**What is expected:**
All material below is to be reproduced exactly.

**Recorded data:**
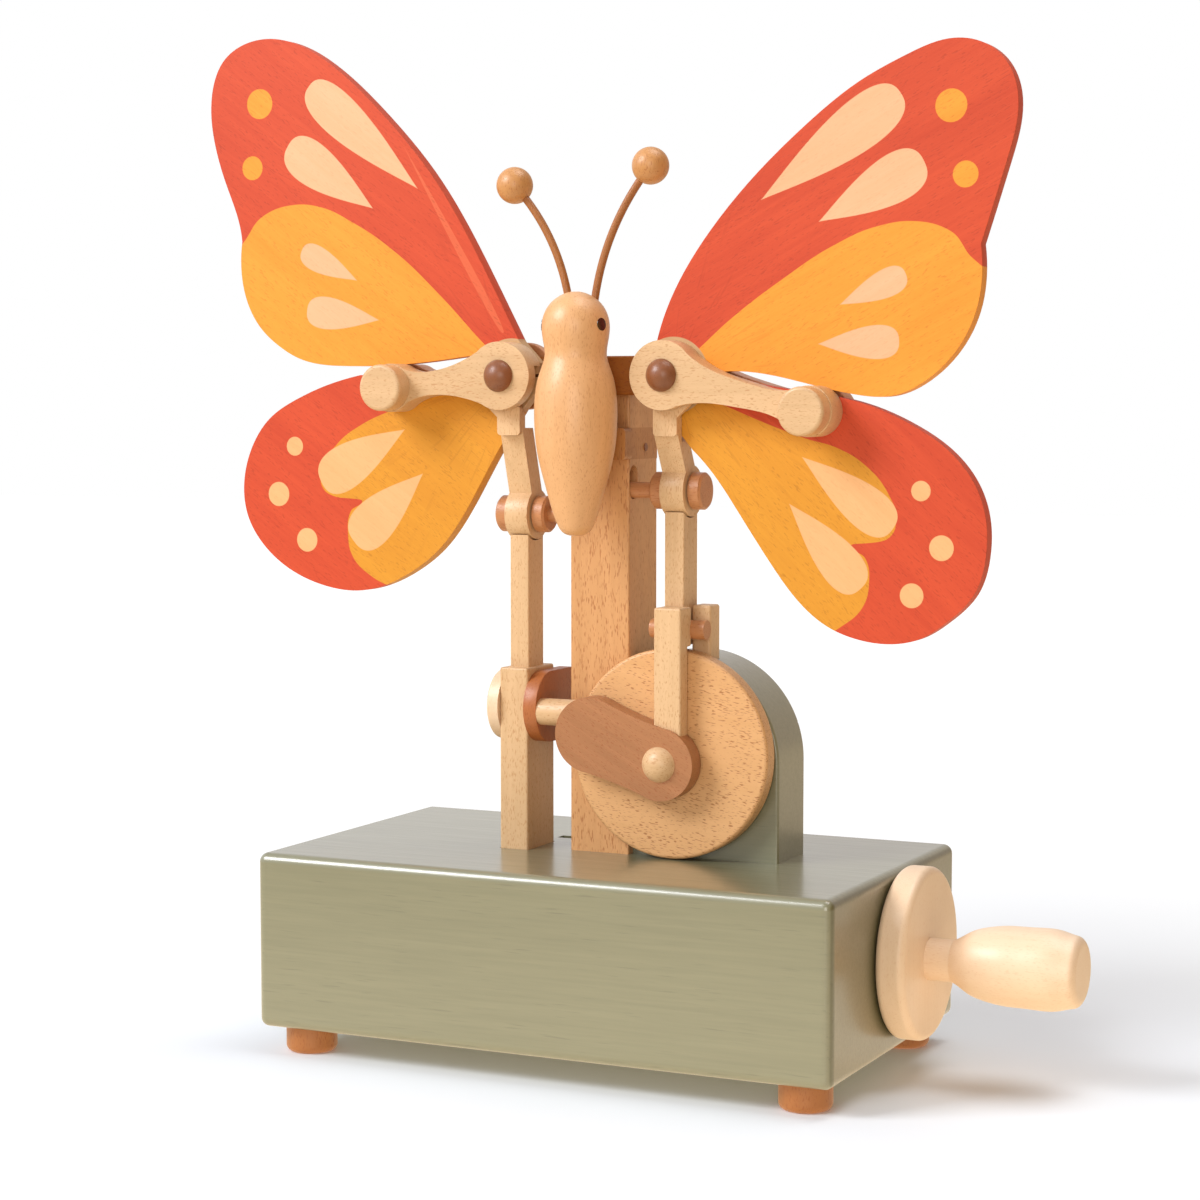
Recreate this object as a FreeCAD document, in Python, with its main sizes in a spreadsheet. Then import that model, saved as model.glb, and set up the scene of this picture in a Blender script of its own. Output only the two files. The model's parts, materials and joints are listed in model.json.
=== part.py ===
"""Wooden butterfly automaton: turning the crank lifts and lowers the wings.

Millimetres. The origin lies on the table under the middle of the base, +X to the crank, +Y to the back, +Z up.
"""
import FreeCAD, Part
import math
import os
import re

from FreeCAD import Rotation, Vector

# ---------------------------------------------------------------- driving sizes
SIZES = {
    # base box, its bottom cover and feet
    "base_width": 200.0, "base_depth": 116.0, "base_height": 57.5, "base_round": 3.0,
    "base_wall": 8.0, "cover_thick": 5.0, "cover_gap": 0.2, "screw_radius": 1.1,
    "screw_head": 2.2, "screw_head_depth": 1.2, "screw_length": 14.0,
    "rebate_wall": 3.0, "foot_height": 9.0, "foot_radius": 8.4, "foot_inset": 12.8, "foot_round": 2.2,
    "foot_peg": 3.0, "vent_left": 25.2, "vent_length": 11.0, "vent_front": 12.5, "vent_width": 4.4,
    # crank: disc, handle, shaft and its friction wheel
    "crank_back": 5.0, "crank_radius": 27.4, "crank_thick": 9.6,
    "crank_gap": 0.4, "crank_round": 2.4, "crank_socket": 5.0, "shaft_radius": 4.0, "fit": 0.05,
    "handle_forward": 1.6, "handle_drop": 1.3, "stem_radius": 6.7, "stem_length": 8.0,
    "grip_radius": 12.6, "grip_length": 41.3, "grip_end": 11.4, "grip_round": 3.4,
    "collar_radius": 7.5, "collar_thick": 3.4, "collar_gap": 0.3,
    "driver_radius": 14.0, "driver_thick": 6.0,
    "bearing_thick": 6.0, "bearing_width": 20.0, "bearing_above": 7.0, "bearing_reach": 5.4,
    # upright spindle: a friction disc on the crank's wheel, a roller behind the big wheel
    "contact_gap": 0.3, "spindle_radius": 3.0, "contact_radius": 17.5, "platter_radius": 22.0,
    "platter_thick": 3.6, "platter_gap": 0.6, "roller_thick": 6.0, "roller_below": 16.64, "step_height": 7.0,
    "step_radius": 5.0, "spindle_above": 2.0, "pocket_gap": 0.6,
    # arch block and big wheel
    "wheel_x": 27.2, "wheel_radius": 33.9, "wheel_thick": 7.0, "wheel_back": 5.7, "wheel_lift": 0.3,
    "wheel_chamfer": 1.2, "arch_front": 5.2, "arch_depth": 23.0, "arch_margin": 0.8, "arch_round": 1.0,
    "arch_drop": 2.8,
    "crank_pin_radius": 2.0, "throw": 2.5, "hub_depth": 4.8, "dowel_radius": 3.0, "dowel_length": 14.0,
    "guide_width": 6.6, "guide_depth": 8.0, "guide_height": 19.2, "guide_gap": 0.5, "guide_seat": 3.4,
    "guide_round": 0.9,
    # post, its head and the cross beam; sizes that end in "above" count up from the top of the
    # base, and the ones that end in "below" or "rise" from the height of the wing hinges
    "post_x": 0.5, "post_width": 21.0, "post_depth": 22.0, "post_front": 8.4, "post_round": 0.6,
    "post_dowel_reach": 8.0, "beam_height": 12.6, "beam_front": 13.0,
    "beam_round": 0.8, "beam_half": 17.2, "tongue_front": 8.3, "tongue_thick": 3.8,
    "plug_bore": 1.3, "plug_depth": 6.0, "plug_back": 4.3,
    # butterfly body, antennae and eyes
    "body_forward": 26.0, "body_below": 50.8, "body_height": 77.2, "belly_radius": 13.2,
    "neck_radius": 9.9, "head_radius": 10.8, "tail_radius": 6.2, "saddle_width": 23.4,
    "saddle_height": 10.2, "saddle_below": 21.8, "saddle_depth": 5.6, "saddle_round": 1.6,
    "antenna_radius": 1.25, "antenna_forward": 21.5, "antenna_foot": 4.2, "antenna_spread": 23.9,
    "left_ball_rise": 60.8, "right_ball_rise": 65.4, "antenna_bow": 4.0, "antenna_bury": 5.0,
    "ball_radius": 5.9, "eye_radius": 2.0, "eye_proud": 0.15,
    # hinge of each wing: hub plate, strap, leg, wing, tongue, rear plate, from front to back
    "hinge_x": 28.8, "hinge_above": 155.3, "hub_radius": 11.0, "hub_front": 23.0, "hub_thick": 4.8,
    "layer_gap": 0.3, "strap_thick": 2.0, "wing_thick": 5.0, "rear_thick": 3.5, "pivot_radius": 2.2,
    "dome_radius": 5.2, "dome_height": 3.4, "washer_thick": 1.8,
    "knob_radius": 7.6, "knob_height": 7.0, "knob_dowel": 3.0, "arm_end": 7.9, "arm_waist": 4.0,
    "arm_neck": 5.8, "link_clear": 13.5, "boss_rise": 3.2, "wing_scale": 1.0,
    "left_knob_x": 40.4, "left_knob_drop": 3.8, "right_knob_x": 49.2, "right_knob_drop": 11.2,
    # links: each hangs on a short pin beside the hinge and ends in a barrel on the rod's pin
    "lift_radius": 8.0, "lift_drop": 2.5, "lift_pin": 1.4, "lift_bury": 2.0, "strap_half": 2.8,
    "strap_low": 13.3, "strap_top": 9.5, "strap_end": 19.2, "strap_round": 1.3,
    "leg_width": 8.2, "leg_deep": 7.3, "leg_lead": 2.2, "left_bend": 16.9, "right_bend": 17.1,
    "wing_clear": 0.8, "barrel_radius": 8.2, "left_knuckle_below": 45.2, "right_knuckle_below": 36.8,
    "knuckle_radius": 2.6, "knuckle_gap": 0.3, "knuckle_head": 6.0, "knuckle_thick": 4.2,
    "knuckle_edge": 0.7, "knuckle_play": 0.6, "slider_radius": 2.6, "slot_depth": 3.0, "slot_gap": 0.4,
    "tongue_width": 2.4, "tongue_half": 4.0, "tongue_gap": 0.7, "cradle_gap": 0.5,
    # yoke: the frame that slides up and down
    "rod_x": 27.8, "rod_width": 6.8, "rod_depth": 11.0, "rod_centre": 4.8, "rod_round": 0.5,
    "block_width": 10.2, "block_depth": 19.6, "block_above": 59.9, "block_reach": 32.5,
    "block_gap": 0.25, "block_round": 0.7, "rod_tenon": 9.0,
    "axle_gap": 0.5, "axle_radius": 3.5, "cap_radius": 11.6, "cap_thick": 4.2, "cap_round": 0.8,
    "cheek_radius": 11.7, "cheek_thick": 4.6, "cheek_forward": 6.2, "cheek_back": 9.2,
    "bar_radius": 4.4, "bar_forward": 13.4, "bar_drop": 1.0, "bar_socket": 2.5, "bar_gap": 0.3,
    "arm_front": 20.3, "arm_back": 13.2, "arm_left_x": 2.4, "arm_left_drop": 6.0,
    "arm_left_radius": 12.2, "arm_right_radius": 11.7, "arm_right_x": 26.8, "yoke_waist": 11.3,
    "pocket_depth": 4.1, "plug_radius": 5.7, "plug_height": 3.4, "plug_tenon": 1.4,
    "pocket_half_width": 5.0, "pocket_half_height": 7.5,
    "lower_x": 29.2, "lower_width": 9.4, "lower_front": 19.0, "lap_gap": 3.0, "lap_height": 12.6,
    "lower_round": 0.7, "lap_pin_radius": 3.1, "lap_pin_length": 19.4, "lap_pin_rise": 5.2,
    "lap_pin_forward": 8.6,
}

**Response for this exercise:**
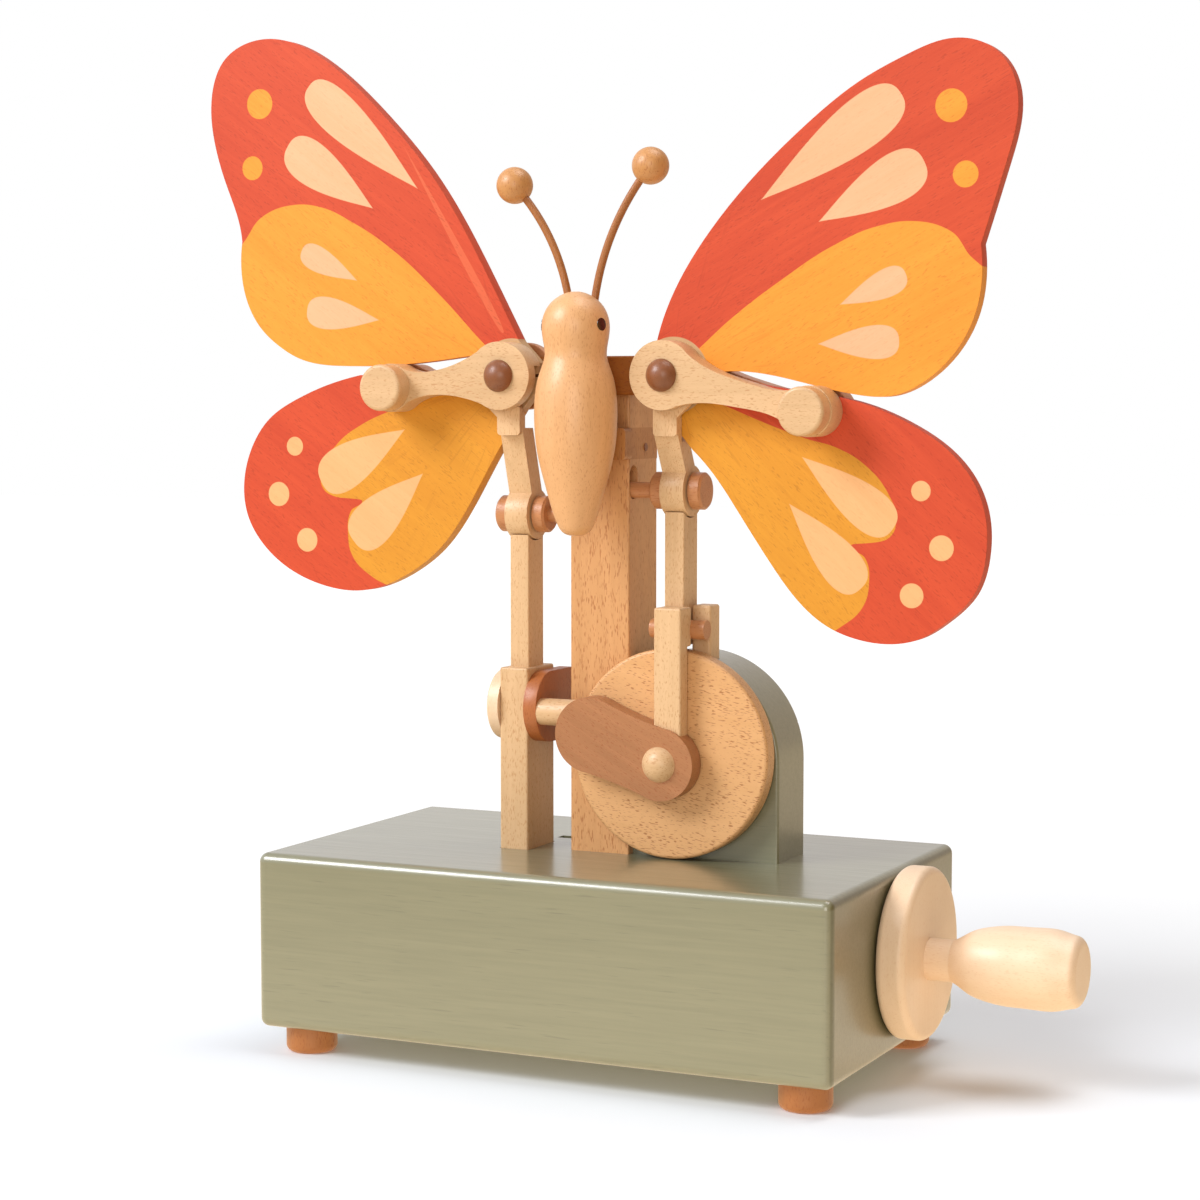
Recreate this object as a FreeCAD document, in Python, with its main sizes in a spreadsheet. Then import that model, saved as model.glb, and set up the scene of this picture in a Blender script of its own. Output only the two files. The model's parts, materials and joints are listed in model.json.
=== part.py ===
"""Wooden butterfly automaton: turning the crank lifts and lowers the wings.

Millimetres. The origin lies on the table under the middle of the base, +X to the crank, +Y to the back, +Z up.
"""
import FreeCAD, Part
import math
import os
import re

from FreeCAD import Rotation, Vector

# ---------------------------------------------------------------- driving sizes
SIZES = {
    # base box, its bottom cover and feet
    "base_width": 200.0, "base_depth": 116.0, "base_height": 57.5, "base_round": 3.0,
    "base_wall": 8.0, "cover_thick": 5.0, "cover_gap": 0.2, "screw_radius": 1.1,
    "screw_head": 2.2, "screw_head_depth": 1.2, "screw_length": 14.0,
    "rebate_wall": 3.0, "foot_height": 9.0, "foot_radius": 8.4, "foot_inset": 12.8, "foot_round": 2.2,
    "foot_peg": 3.0, "vent_left": 25.2, "vent_length": 11.0, "vent_front": 12.5, "vent_width": 4.4,
    # crank: disc, handle, shaft and its friction wheel
    "crank_back": 5.0, "crank_radius": 27.4, "crank_thick": 9.6,
    "crank_gap": 0.4, "crank_round": 2.4, "crank_socket": 5.0, "shaft_radius": 4.0, "fit": 0.05,
    "handle_forward": 1.6, "handle_drop": 1.3, "stem_radius": 6.7, "stem_length": 8.0,
    "grip_radius": 12.6, "grip_length": 41.3, "grip_end": 11.4, "grip_round": 3.4,
    "collar_radius": 7.5, "collar_thick": 3.4, "collar_gap": 0.3,
    "driver_radius": 14.0, "driver_thick": 6.0,
    "bearing_thick": 6.0, "bearing_width": 20.0, "bearing_above": 7.0, "bearing_reach": 5.4,
    # upright spindle: a friction disc on the crank's wheel, a roller behind the big wheel
    "contact_gap": 0.3, "spindle_radius": 3.0, "contact_radius": 17.5, "platter_radius": 22.0,
    "platter_thick": 3.6, "platter_gap": 0.6, "roller_thick": 6.0, "roller_below": 16.64, "step_height": 7.0,
    "step_radius": 5.0, "spindle_above": 2.0, "pocket_gap": 0.6,
    # arch block and big wheel
    "wheel_x": 27.2, "wheel_radius": 33.9, "wheel_thick": 7.0, "wheel_back": 5.7, "wheel_lift": 0.3,
    "wheel_chamfer": 1.2, "arch_front": 5.2, "arch_depth": 23.0, "arch_margin": 0.8, "arch_round": 1.0,
    "arch_drop": 2.8,
    "crank_pin_radius": 2.0, "throw": 2.5, "hub_depth": 4.8, "dowel_radius": 3.0, "dowel_length": 14.0,
    "guide_width": 6.6, "guide_depth": 8.0, "guide_height": 19.2, "guide_gap": 0.5, "guide_seat": 3.4,
    "guide_round": 0.9,
    # post, its head and the cross beam; sizes that end in "above" count up from the top of the
    # base, and the ones that end in "below" or "rise" from the height of the wing hinges
    "post_x": 0.5, "post_width": 21.0, "post_depth": 22.0, "post_front": 8.4, "post_round": 0.6,
    "post_dowel_reach": 8.0, "beam_height": 12.6, "beam_front": 13.0,
    "beam_round": 0.8, "beam_half": 17.2, "tongue_front": 8.3, "tongue_thick": 3.8,
    "plug_bore": 1.3, "plug_depth": 6.0, "plug_back": 4.3,
    # butterfly body, antennae and eyes
    "body_forward": 26.0, "body_below": 50.8, "body_height": 77.2, "belly_radius": 13.2,
    "neck_radius": 9.9, "head_radius": 10.8, "tail_radius": 6.2, "saddle_width": 23.4,
    "saddle_height": 10.2, "saddle_below": 21.8, "saddle_depth": 5.6, "saddle_round": 1.6,
    "antenna_radius": 1.25, "antenna_forward": 21.5, "antenna_foot": 4.2, "antenna_spread": 23.9,
    "left_ball_rise": 60.8, "right_ball_rise": 65.4, "antenna_bow": 4.0, "antenna_bury": 5.0,
    "ball_radius": 5.9, "eye_radius": 2.0, "eye_proud": 0.15,
    # hinge of each wing: hub plate, strap, leg, wing, tongue, rear plate, from front to back
    "hinge_x": 28.8, "hinge_above": 155.3, "hub_radius": 11.0, "hub_front": 23.0, "hub_thick": 4.8,
    "layer_gap": 0.3, "strap_thick": 2.0, "wing_thick": 5.0, "rear_thick": 3.5, "pivot_radius": 2.2,
    "dome_radius": 5.2, "dome_height": 3.4, "washer_thick": 1.8,
    "knob_radius": 7.6, "knob_height": 7.0, "knob_dowel": 3.0, "arm_end": 7.9, "arm_waist": 4.0,
    "arm_neck": 5.8, "link_clear": 13.5, "boss_rise": 3.2, "wing_scale": 1.0,
    "left_knob_x": 40.4, "left_knob_drop": 3.8, "right_knob_x": 49.2, "right_knob_drop": 11.2,
    # links: each hangs on a short pin beside the hinge and ends in a barrel on the rod's pin
    "lift_radius": 8.0, "lift_drop": 2.5, "lift_pin": 1.4, "lift_bury": 2.0, "strap_half": 2.8,
    "strap_low": 13.3, "strap_top": 9.5, "strap_end": 19.2, "strap_round": 1.3,
    "leg_width": 8.2, "leg_deep": 7.3, "leg_lead": 2.2, "left_bend": 16.9, "right_bend": 17.1,
    "wing_clear": 0.8, "barrel_radius": 8.2, "left_knuckle_below": 45.2, "right_knuckle_below": 36.8,
    "knuckle_radius": 2.6, "knuckle_gap": 0.3, "knuckle_head": 6.0, "knuckle_thick": 4.2,
    "knuckle_edge": 0.7, "knuckle_play": 0.6, "slider_radius": 2.6, "slot_depth": 3.0, "slot_gap": 0.4,
    "tongue_width": 2.4, "tongue_half": 4.0, "tongue_gap": 0.7, "cradle_gap": 0.5,
    # yoke: the frame that slides up and down
    "rod_x": 27.8, "rod_width": 6.8, "rod_depth": 11.0, "rod_centre": 4.8, "rod_round": 0.5,
    "block_width": 10.2, "block_depth": 19.6, "block_above": 59.9, "block_reach": 32.5,
    "block_gap": 0.25, "block_round": 0.7, "rod_tenon": 9.0,
    "axle_gap": 0.5, "axle_radius": 3.5, "cap_radius": 11.6, "cap_thick": 4.2, "cap_round": 0.8,
    "cheek_radius": 11.7, "cheek_thick": 4.6, "cheek_forward": 6.2, "cheek_back": 9.2,
    "bar_radius": 4.4, "bar_forward": 13.4, "bar_drop": 1.0, "bar_socket": 2.5, "bar_gap": 0.3,
    "arm_front": 20.3, "arm_back": 13.2, "arm_left_x": 2.4, "arm_left_drop": 6.0,
    "arm_left_radius": 12.2, "arm_right_radius": 11.7, "arm_right_x": 26.8, "yoke_waist": 11.3,
    "pocket_depth": 4.1, "plug_radius": 5.7, "plug_height": 3.4, "plug_tenon": 1.4,
    "pocket_half_width": 5.0, "pocket_half_height": 7.5,
    "lower_x": 29.2, "lower_width": 9.4, "lower_front": 19.0, "lap_gap": 3.0, "lap_height": 12.6,
    "lower_round": 0.7, "lap_pin_radius": 3.1, "lap_pin_length": 19.4, "lap_pin_rise": 5.2,
    "lap_pin_forward": 8.6,
}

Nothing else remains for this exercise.